By Michelle Pearson
Versatile Australian actor Grant Bowler is striking both the Australian and American film and television market head on.
Renowned for performances in Blue Heelers and The Mole Down Under, and Ugly Betty and Lost in the US, Bowler has just finished shooting three films back to back –186 Dollars To Freedom (also known as The City of Gardens), Atlas Shrugged and The Killer Elite.
Don’t be fooled however – the 1991 NIDA graduate hasn’t been handed his international career on a silver platter but instead has worked hard to break into the realm of Hollywood.
With the illustrious Hollywood being so cut-throat, Bowler spent five long years attempting to break into the industry.
When asked what inspired Bowler to persevere within the American industry and not chuck in the towel, he told INSIDEFILM: “I’m pig headed. It’s as simple as that”.
“I thought to myself you’ve gone so far down the hole that surely it has to turn around soon and then I’d go further down the hole,” Bowler says from a Los Angeles hotel room.
“There’s something to be said for being ignorant – you either give it a shot or you don’t.”
The key to international success appeared to be perseverance and consistency, with Bowler auditioning for so many roles that his exposure witnessed casting agent’s getting behind him and supporting his acting potential.
Bowler initially commenced acting due to his drive to find a job that he ironically could “never get right”.
“I’ve always been the type of person who would work really hard at a job and then when I got the hang of it, I would ‘coast’.
“I am always up for a challenge and I get bored when it’s obtainable. I wanted to do something that I can’t complete.”
Bowler’s sheer motivation to arrive where he is today has forced him to take part in both tedious and trivial auditions.
For instance, one audition pulled 15 people at a time into a small room with two chairs.
The casting directors told one person to sit on the chair and wear a goldilocks wig (playing the character of goldilocks) and the other to wear a green wig and red nose (playing the clown).
Goldilocks and the clown were asked to improvise a scene together. Luckily for Bowler he was the clown – although goldilocks may have made for a very unique, entertaining performance.

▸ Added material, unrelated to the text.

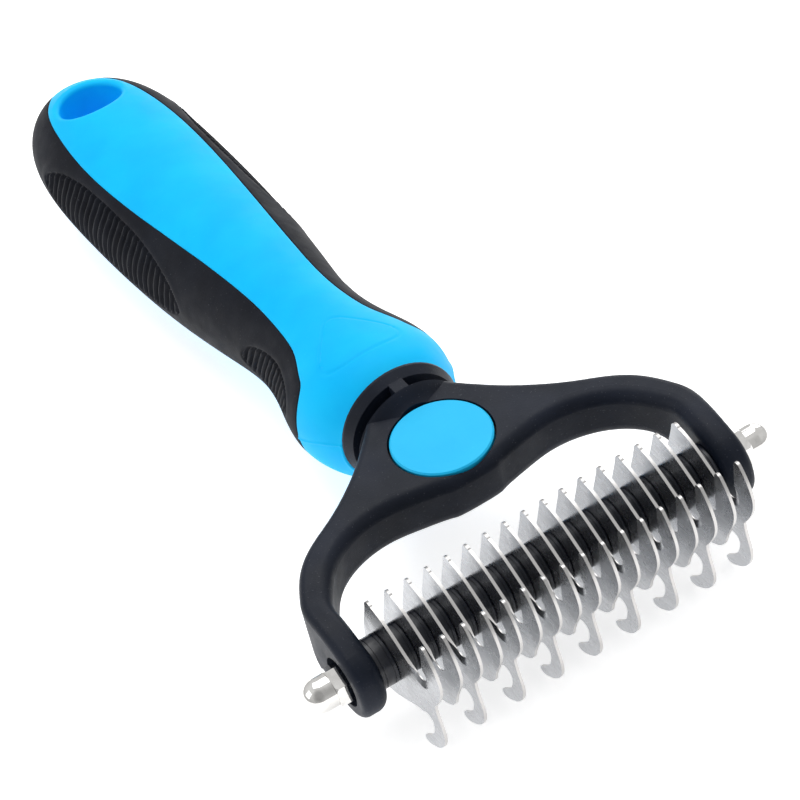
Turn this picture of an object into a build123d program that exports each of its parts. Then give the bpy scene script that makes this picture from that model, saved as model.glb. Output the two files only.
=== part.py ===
"""Undercoat rake: a stirrup head holding a stack of toothed blades on a clamped rod, on a soft handle.

Millimetres, +Z up. Everything is drawn about the blade rod's axis, with +X along the rod and +Y towards
the handle's end. The head and the blades lean forward from the handle by HEAD_PITCH. The finished pieces
move to the resting frame: z = 0 is the table, which the handle's belly touches and the lower hooks
clear by 0.1 mm, and x = y = 0 is the middle of the footprint.
"""

import os
from math import cos, pi, sin

from build123d import *

os.makedirs("parts", exist_ok=True)

# ---- driving dimensions ----
BLADE_COUNT = 17
BLADE_PITCH = 4.15
BLADE_THICKNESS = 0.6
NOTCH_CENTRE = (-13.81, 7.80)   # (y, z) of the round notch behind the front tooth
NOTCH_RADIUS = 2.13
BEVEL_WIDTH = 1.35          # the ground cutting edge round the notch, on one face of each blade
BEVEL_DEPTH = 0.42
ROD_RADIUS = 2.0
SPACER_RADIUS = 5.0
RUNNING_GAP = 0.05          # radial, blades, spacers and nuts on the rod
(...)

These moments of utter embarrassment have been far outweighed by Bowler’s recent successes, with his now well-established international career rewarding him with diverse character roles – from True Blood’s Cooter,186 Dollars To Freedom’ delusional Jesus Christ and the male lead in Atlas Shrugged, Henry Rearden.186 Dollars To Freedom, directed by Camilo Vila and shot in Peru, has loads of festival buzz surrounding the film for next year’s Toronto, Cannes and Sundance Film Festivals.
As one of Bowler’s most challenging roles yet, he plays a schizophrenic prisoner who genuinely believes he is Jesus Christ.
Out of all the characters that Bowler could have received, Jesus Christ tops the lot – inevitably having very, very big shoes to fill.
“It was frightening – you’re playing Jesus!” he says.
“I felt I was up for it and said ‘yes’ immediately, and then I thought, what have I done?
“I loved it though. I was given the opportunity to look into the internal [nature] of the character; I wanted to create another reality for this character on top of the true reality.”
Bowler is attracted to these roles in particular due to the inside nature not being pre-defined, aiming up at these roles because of his passion to autonomously research and define the internal life of the character.
His character research doesn’t conclude after reading the script however, with Bowler using particular tactics to formulate the character’s being.
Strategies included reading the New Testament numerous times in order to determine which ‘Jesus’ Bowler would portray.
“I wanted to be specific. Jesus went through phases – he was ‘The Lamb of God,’ ‘The Fisher of Men’, ‘The Carpenter.’ These were different eras in Christ’s life so it was necessary to pick one specifically. I built him up from there.”
Through Bowler’s collaboration with Vila and writer Monty Fisher, all but one line of dialogue was changed.
“It’s always an absolute treat working on a film that allows me to take part in the collaboration process,” the passionate Bowler says.
“The film was based on real life events of the writer. The dialogue was brilliant and the character amazing but it didn’t necessarily give him a function, so we workshopped it and talked about how we could bring this guy in to play a role.”
From Jesus Christ to werewolf, Captain Gault to businessman, Bowler is a man of many talents.